Can’t commit to a full-size appliance? Sometimes, a splash is enough. Gilmore tends to dust her retro kitchens with a coloured kettle or toaster since her clients are likelier to add a tinge with a countertop appliance or two. “Mint green accessories make it pop, and if in five years they are over it, it’s not a commitment,” she said. “It’s a great way to infuse fun and colour without taking a major risk.”

Deck out the Breakfast Nook

Kitchen dining areas present the opportunity to introduce retro lighting, furniture, and accessories to complete the look. Flea markets and antique markets are excellent places to hunt for accompaniments.

“Dome pendants and Sputnik chandeliers are iconic styles that will infuse vintage charm into your kitchen while also easily complementing a variety of other styles,” Verruto said.
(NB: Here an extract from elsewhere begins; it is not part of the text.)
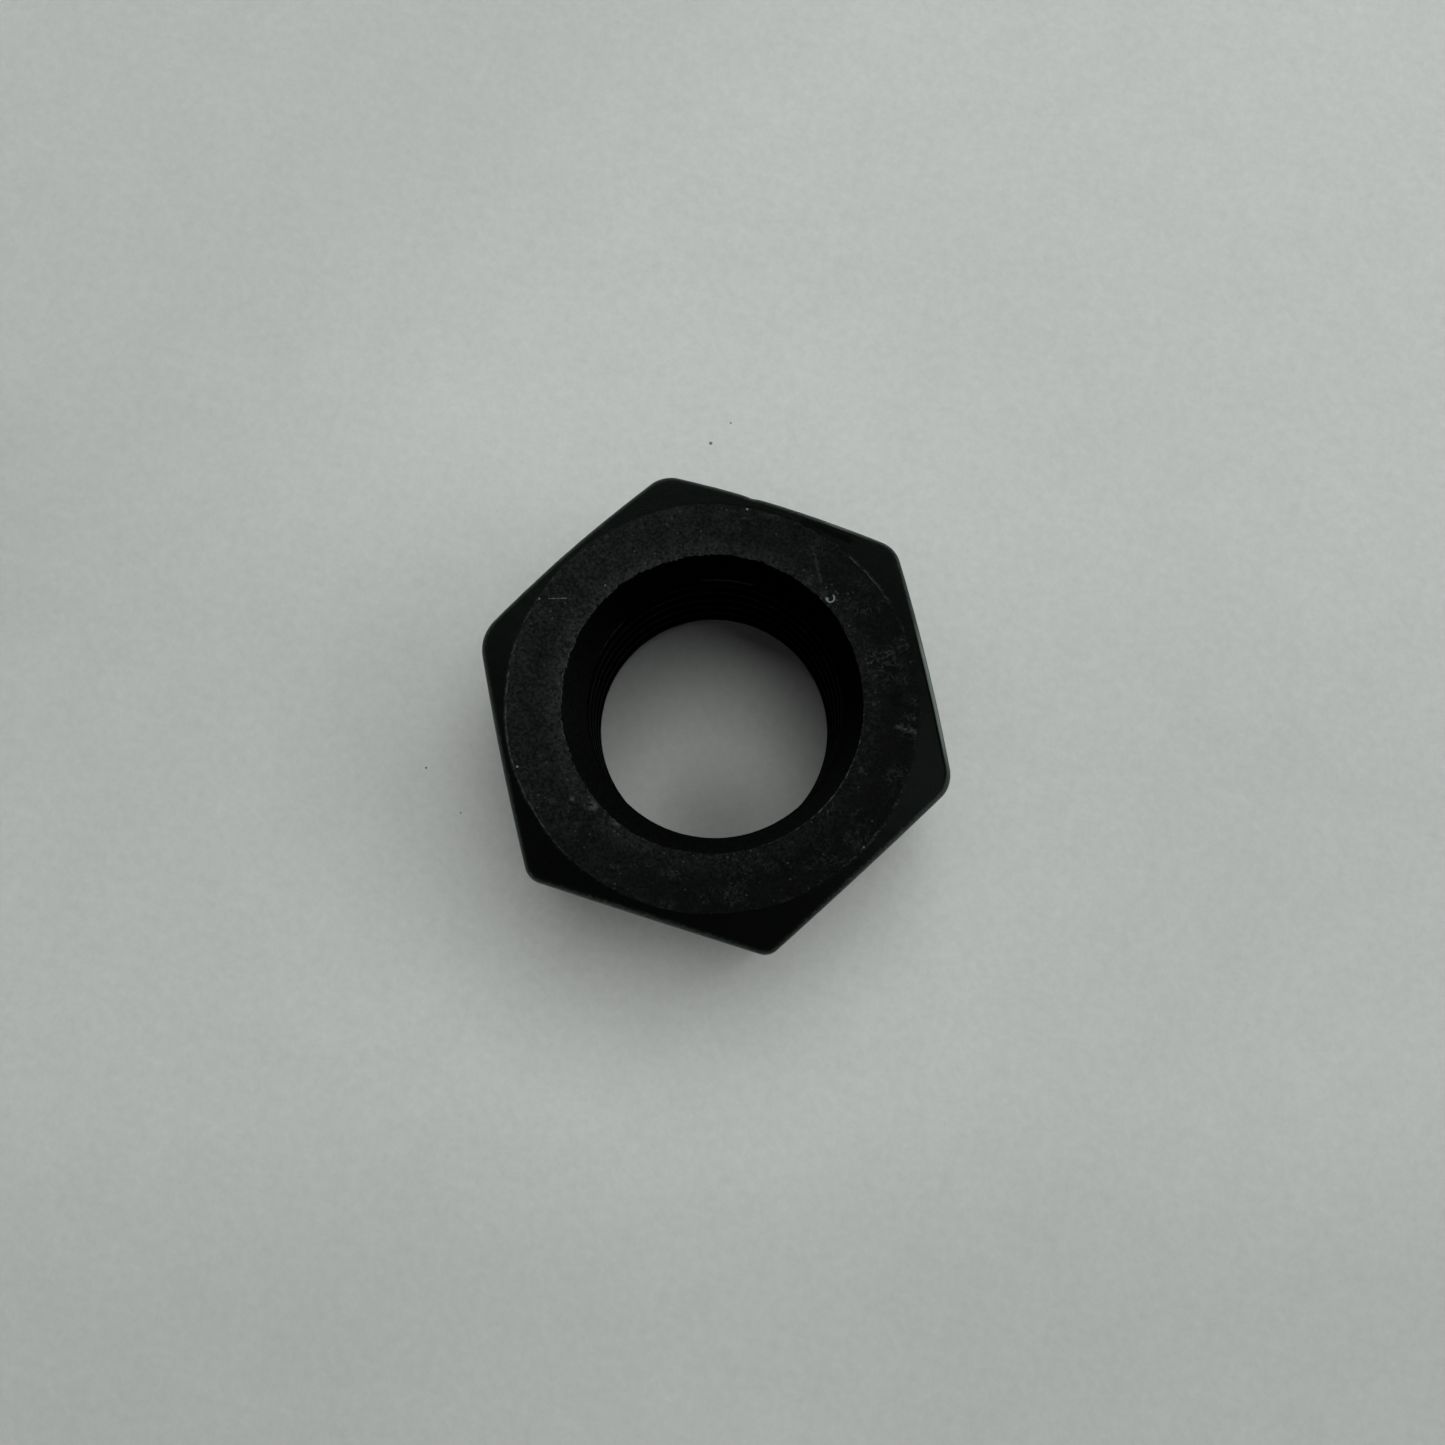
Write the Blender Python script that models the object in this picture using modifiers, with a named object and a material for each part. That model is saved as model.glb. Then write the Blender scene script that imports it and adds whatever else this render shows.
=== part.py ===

A retro breakfast nook desinged by Andrew Suvalsky.
DLux Editions

Suspend a vintage light fixture over the classic Saarinen table, and you can’t go wrong.

“Saarinen Tulip Tables are almost always guaranteed to deliver a home run in nearly any interior, especially a 1950s-themed kitchen,” Suvalsky said. “The simplicity of its form, especially in white, makes it nearly impossible to clash with.”

To really channel the vibe of this era, Verruto suggested local vintage stores and brands such as Drexel Heritage and Lexington. Dressing the windows counts, too. “Cafe curtains in a chintz pattern will make for a fabulous finishing touch,” she said.

Meanwhile, Yarosh delights in selecting tabletop items, including novelty stemware and other trappings ubiquitous in the 1950s. “Mid-century kitchens also need to have pedestal cake plates and maybe a cloche to keep a cake,” he mused. “I love the opportunity to curate these details down to the correct fork and serving pieces.”